Copy whichever lines contain the string "parts".

**** Listed entries

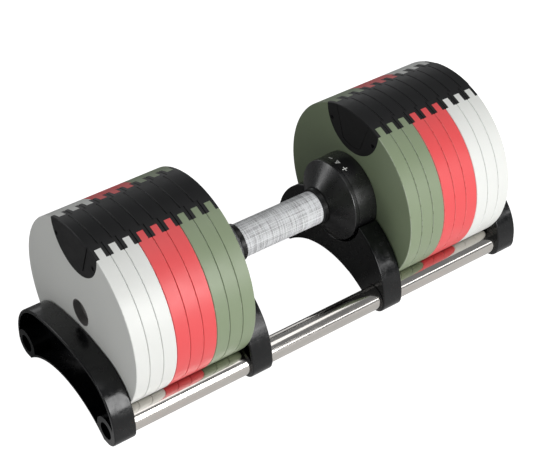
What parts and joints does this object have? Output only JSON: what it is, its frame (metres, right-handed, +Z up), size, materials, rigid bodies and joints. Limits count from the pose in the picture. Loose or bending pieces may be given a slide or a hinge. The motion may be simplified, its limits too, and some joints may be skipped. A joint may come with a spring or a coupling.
{
  "type": "adjustable dumbbell",
  "caption": "Adjustable dumbbell with coloured lift-out plates, a twist grip that drives locking rods, and a two-rail cradle with arched brackets.",
  "frame": {"origin": "on the floor under the middle of the handle", "axes": "+X along the handle towards its right-hand plates, -Y towards the front, +Z up"},
  "size_m": [0.4448, 0.172, 0.1723],
  "materials": {
    "green_paint": "satin powder coat",
    "red_paint": "satin powder coat",
    "white_paint": "satin powder coat",
    "key_plastic": "moulded, finely textured",
    "bracket_plastic": "moulded, semi-gloss",
    "hub_plastic": "moulded, satin",
    "cover_plastic": "moulded",
    "bush_plastic": "smooth",
    "polished_rail": "polished",
    "knurled_steel": "fine diamond knurl",
    "tube_steel": "drawn",
    "rod_steel": "ground",
    "pin_steel": "hardened",
    "screw_steel": "black oxide",
    "plunger_steel": "turned",
    "spring_steel": "drawn wire",
    "foot_rubber": "matt"
  },
  "bodies": {
    "cradle": {"left_outer_bracket": "bracket_plastic", "right_outer_bracket": "bracket_plastic", "left_inner_bracket": "bracket_plastic", "right_inner_bracket": "bracket_plastic", "front_rail": "polished_rail", "rear_rail": "polished_rail", "rail_screws": "screw_steel", "foot_pads": "foot_rubber"},
    "right_plate_9": {"right_plate_9": "white_paint", "right_plate_key_9": "key_plastic"},
    "right_plate_8": {"right_plate_8": "white_paint", "right_plate_key_8": "key_plastic"},
    "right_plate_7": {"right_plate_7": "white_paint", "right_plate_key_7": "key_plastic"},
    "right_plate_6": {"right_plate_6": "red_paint", "right_plate_key_6": "key_plastic"},
    "right_plate_5": {"right_plate_5": "red_paint", "right_plate_key_5": "key_plastic"},
    "right_plate_4": {"right_plate_4": "red_paint", "right_plate_key_4": "key_plastic"},
    "right_plate_3": {"right_plate_3": "green_paint", "right_plate_key_3": "key_plastic"},
    "right_plate_2": {"right_plate_2": "green_paint", "right_plate_key_2": "key_plastic"},
    "right_plate_1": {"right_plate_1": "green_paint", "right_plate_key_1": "key_plastic"},
    "left_plate_9": {"left_plate_9": "white_paint", "left_plate_key_9": "key_plastic"},
    "left_plate_8": {"left_plate_8": "white_paint", "left_plate_key_8": "key_plastic"},
    "left_plate_7": {"left_plate_7": "white_paint", "left_plate_key_7": "key_plastic"},
    "left_plate_6": {"left_plate_6": "red_paint", "left_plate_key_6": "key_plastic"},
    "left_plate_5": {"left_plate_5": "red_paint", "left_plate_key_5": "key_plastic"},
    "left_plate_4": {"left_plate_4": "red_paint", "left_plate_key_4": "key_plastic"},
    "left_plate_3": {"left_plate_3": "green_paint", "left_plate_key_3": "key_plastic"},
    "left_plate_2": {"left_plate_2": "green_paint", "left_plate_key_2": "key_plastic"},
    "left_plate_1": {"left_plate_1": "green_paint", "left_plate_key_1": "key_plastic"},
    "handle": {"left_hub_housing": "hub_plastic", "right_hub_housing": "hub_plastic", "left_hub_cover": "cover_plastic", "right_hub_cover": "cover_plastic", "grip_bushes": "bush_plastic", "hub_screws": "screw_steel", "left_plunger_spring": "spring_steel", "right_plunger_spring": "spring_steel"},
    "grip": {"grip_sleeve": "knurled_steel", "drive_tube": "tube_steel"},
    "right_rod": {"right_selector_rod": "rod_steel", "right_drive_pin": "pin_steel"},
    "right_plunger": {"right_release_plunger": "plunger_steel"},
    "left_rod": {"left_selector_rod": "rod_steel", "left_drive_pin": "pin_steel"},
    "left_plunger": {"left_release_plunger": "plunger_steel"}
  },
  "joints": [
    {"name": "right_plate_9_lift", "type": "slide", "parent": "cradle", "child": "right_plate_9", "axis": [0, 0, 1], "range_m": [0, 0.13]},
    {"name": "right_plate_8_lift", "type": "slide", "parent": "right_plate_9", "child": "right_plate_8", "axis": [0, 0, 1], "range_m": [0, 0.13]},
    {"name": "right_plate_7_lift", "type": "slide", "parent": "right_plate_8", "child": "right_plate_7", "axis": [0, 0, 1], "range_m": [0, 0.13]},
    {"name": "right_plate_6_lift", "type": "slide", "parent": "right_plate_7", "child": "right_plate_6", "axis": [0, 0, 1], "range_m": [0, 0.13]},
    {"name": "right_plate_5_lift", "type": "slide", "parent": "right_plate_6", "child": "right_plate_5", "axis": [0, 0, 1], "range_m": [0, 0.13]},
    {"name": "right_plate_4_lift", "type": "slide", "parent": "right_plate_5", "child": "right_plate_4", "axis": [0, 0, 1], "range_m": [0, 0.13]},
    {"name": "right_plate_3_lift", "type": "slide", "parent": "right_plate_4", "child": "right_plate_3", "axis": [0, 0, 1], "range_m": [0, 0.13]},
    {"name": "right_plate_2_lift", "type": "slide", "parent": "right_plate_3", "child": "right_plate_2", "axis": [0, 0, 1], "range_m": [0, 0.13]},
    {"name": "right_plate_1_lift", "type": "slide", "parent": "right_plate_2", "child": "right_plate_1", "axis": [0, 0, 1], "range_m": [0, 0.13]},
    {"name": "left_plate_9_lift", "type": "slide", "parent": "cradle", "child": "left_plate_9", "axis": [0, 0, 1], "range_m": [0, 0.13]},
    {"name": "left_plate_8_lift", "type": "slide", "parent": "left_plate_9", "child": "left_plate_8", "axis": [0, 0, 1], "range_m": [0, 0.13]},
    {"name": "left_plate_7_lift", "type": "slide", "parent": "left_plate_8", "child": "left_plate_7", "axis": [0, 0, 1], "range_m": [0, 0.13]},
    {"name": "left_plate_6_lift", "type": "slide", "parent": "left_plate_7", "child": "left_plate_6", "axis": [0, 0, 1], "range_m": [0, 0.13]},
    {"name": "left_plate_5_lift", "type": "slide", "parent": "left_plate_6", "child": "left_plate_5", "axis": [0, 0, 1], "range_m": [0, 0.13]},
    {"name": "left_plate_4_lift", "type": "slide", "parent": "left_plate_5", "child": "left_plate_4", "axis": [0, 0, 1], "range_m": [0, 0.13]},
    {"name": "left_plate_3_lift", "type": "slide", "parent": "left_plate_4", "child": "left_plate_3", "axis": [0, 0, 1], "range_m": [0, 0.13]},
    {"name": "left_plate_2_lift", "type": "slide", "parent": "left_plate_3", "child": "left_plate_2", "axis": [0, 0, 1], "range_m": [0, 0.13]},
    {"name": "left_plate_1_lift", "type": "slide", "parent": "left_plate_2", "child": "left_plate_1", "axis": [0, 0, 1], "range_m": [0, 0.13]},
    {"name": "handle_lift", "type": "slide", "parent": "right_plate_1", "child": "handle", "axis": [0, 0, 1], "range_m": [0, 0.13]},
    {"name": "grip_twist", "type": "hinge", "parent": "handle", "child": "grip", "pos_m": [0, 0, 0.0863], "axis": [1, 0, 0], "range_deg": [0, 300]},
    {"name": "right_rod_slide", "type": "slide", "parent": "handle", "child": "right_rod", "axis": [1, 0, 0], "range_m": [0, 0.113]},
    {"name": "left_rod_slide", "type": "slide", "parent": "handle", "child": "left_rod", "axis": [-1, 0, 0], "range_m": [0, 0.113]},
    {"name": "right_plunger_press", "type": "slide", "parent": "handle", "child": "right_plunger", "axis": [0, 0, 1], "range_m": [0, 0.004], "stiffness_N_per_m": 200, "springref_m": -0.01, "deforming": ["right_plunger_spring"]},
    {"name": "left_plunger_press", "type": "slide", "parent": "handle", "child": "left_plunger", "axis": [0, 0, 1], "range_m": [0, 0.004], "stiffness_N_per_m": 200, "springref_m": -0.01, "deforming": ["left_plunger_spring"]}
  ],
  "couplings": [
    {"joint": "left_plate_9_lift", "follows": "right_plate_9_lift", "ratio": 1},
    {"joint": "left_plate_8_lift", "follows": "right_plate_8_lift", "ratio": 1},
    {"joint": "left_plate_7_lift", "follows": "right_plate_7_lift", "ratio": 1},
    {"joint": "left_plate_6_lift", "follows": "right_plate_6_lift", "ratio": 1},
    {"joint": "left_plate_5_lift", "follows": "right_plate_5_lift", "ratio": 1},
    {"joint": "left_plate_4_lift", "follows": "right_plate_4_lift", "ratio": 1},
    {"joint": "left_plate_3_lift", "follows": "right_plate_3_lift", "ratio": 1},
    {"joint": "left_plate_2_lift", "follows": "right_plate_2_lift", "ratio": 1},
    {"joint": "left_plate_1_lift", "follows": "right_plate_1_lift", "ratio": 1},
    {"joint": "right_rod_slide", "follows": "grip_twist", "m_per_rad": 0.02158},
    {"joint": "left_rod_slide", "follows": "grip_twist", "m_per_rad": 0.02158}
  ]
}
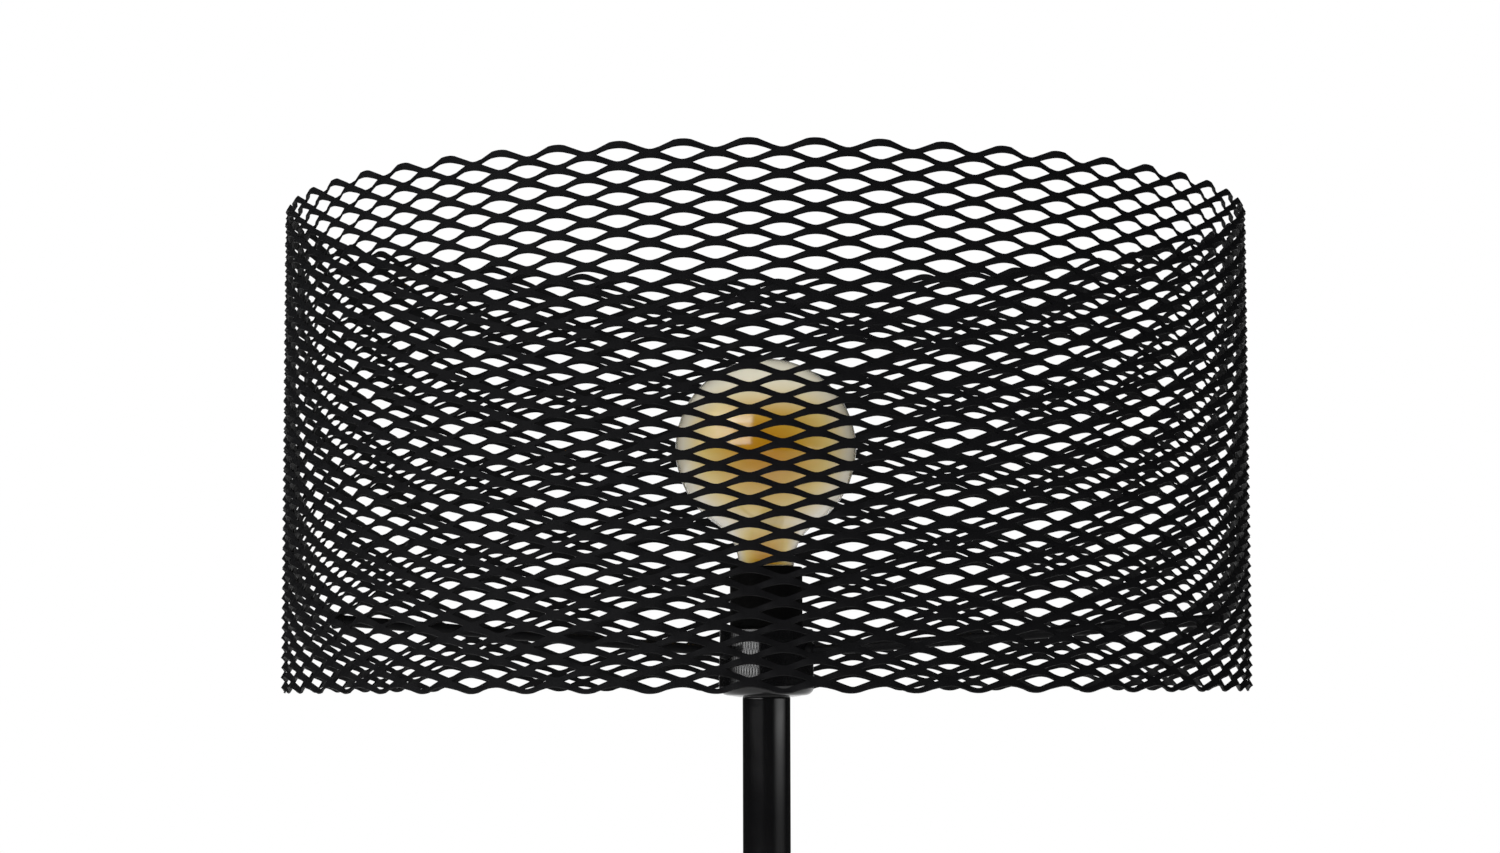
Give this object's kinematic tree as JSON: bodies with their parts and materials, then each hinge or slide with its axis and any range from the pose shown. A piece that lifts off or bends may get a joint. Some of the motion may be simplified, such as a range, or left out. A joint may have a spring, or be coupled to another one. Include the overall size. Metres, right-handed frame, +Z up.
{
  "type": "floor lamp",
  "caption": "Floor lamp: screwed tube pole on a round weighted base, open drum shade of expanded metal on spider arms, round amber screw-in bulb.",
  "frame": {"origin": "middle of the base, on the floor", "axes": "+Z up along the pole; +Y towards the back, where the cable enters the base; -Y is the front"},
  "size_m": [0.5, 0.5, 1.5998],
  "materials": {
    "black_matt": "matt black powder coat on steel",
    "black_gloss": "gloss black lacquer on steel",
    "iron": "as cast, grey primer",
    "zinc": "bright zinc plate",
    "foam": "closed-cell foam",
    "holder_black": "matt black phenolic",
    "core_white": "glazed",
    "brass": "plain sheet",
    "amber_glass": "clear amber",
    "clear_glass": "clear",
    "nickel": "nickel plate",
    "cap_black": "fused black insulator",
    "solder": "soft solder",
    "phosphor": "yellow phosphor coat"
  },
  "bodies": {
    "lamp": {"base_cover": "black_gloss", "base_nipple": "zinc", "base_nut": "zinc", "base_pad": "foam", "base_spring_washer": "zinc", "base_weight": "iron", "cable_gland": "holder_black", "centre_contact": "brass", "foot_collar": "black_gloss", "head_nipple": "zinc", "holder_body": "holder_black", "holder_core": "core_white", "holder_lock_screw": "zinc", "holder_skirt": "holder_black", "hub_cup": "black_gloss", "hub_nut": "zinc", "hub_washer": "zinc", "lower_tube": "black_gloss", "lower_tube_foot_bush": "zinc", "lower_tube_head_bush": "zinc", "middle_joint_nipple": "zinc", "middle_tube": "black_gloss", "middle_tube_foot_bush": "zinc", "middle_tube_head_bush": "zinc", "screw_shell": "brass", "shade_mesh": "black_matt", "side_contact": "brass", "spider_arms": "black_matt", "terminal_blocks": "brass", "terminal_screws": "zinc", "upper_joint_nipple": "zinc", "upper_tube": "black_gloss", "upper_tube_foot_bush": "zinc", "upper_tube_head_bush": "zinc"},
    "bulb_foot": {"bulb_cap_insulator": "cap_black", "bulb_tip": "solder"},
    "bulb": {"bulb_glass": "amber_glass", "bulb_cap": "nickel", "bulb_stem": "clear_glass", "support_wires": "nickel", "filaments": "phosphor"}
  },
  "joints": [
    {"name": "bulb_rise", "type": "slide", "parent": "lamp", "child": "bulb_foot", "axis": [0, 0, 1], "range_m": [0, 0.0182]},
    {"name": "bulb_turn", "type": "hinge", "parent": "bulb_foot", "child": "bulb", "pos_m": [0, 0, 1.3896], "axis": [0, 0, 1], "range_deg": [0, 1800]}
  ],
  "couplings": [
    {"joint": "bulb_rise", "follows": "bulb_turn", "m_per_rad": 0.00057614}
  ]
}
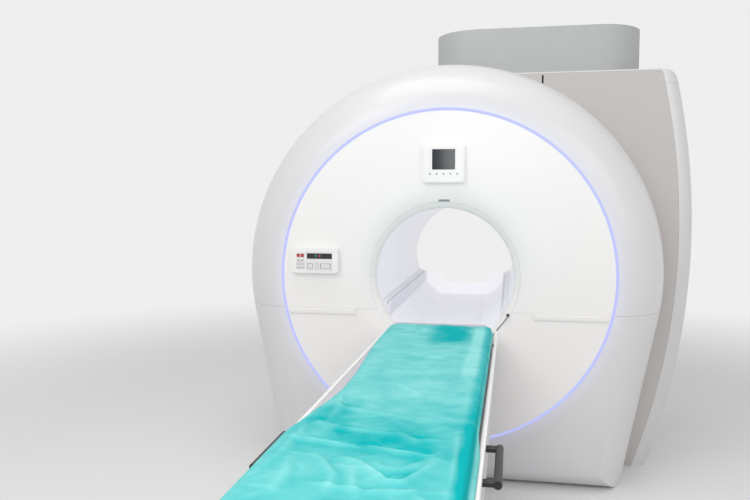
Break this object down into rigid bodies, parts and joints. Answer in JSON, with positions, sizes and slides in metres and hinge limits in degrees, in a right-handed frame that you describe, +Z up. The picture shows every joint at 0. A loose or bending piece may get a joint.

********

--- Output of the exercise ---
What parts and joints does this object have? Output only JSON: what it is, its frame (metres, right-handed, +Z up), size, materials, rigid bodies and joints. Limits count from the pose in the picture. Loose or bending pieces may be given a slide or a hinge. The motion may be simplified, its limits too, and some joints may be skipped. A joint may come with a spring or a coupling.
Give this object's kinematic tree as JSON: bodies with their parts and materials, then each hinge or slide with its axis and any range from the pose shown. A piece that lifts off or bends may get a joint. Some of the motion may be simplified, such as a range, or left out. A joint may have a spring, or be coupled to another one. Include the overall size. Metres, right-handed frame, +Z up.
Break this object down into rigid bodies, parts and joints. Answer in JSON, with positions, sizes and slides in metres and hinge limits in degrees, in a right-handed frame that you describe, +Z up. The picture shows every joint at 0. A loose or bending piece may get a joint.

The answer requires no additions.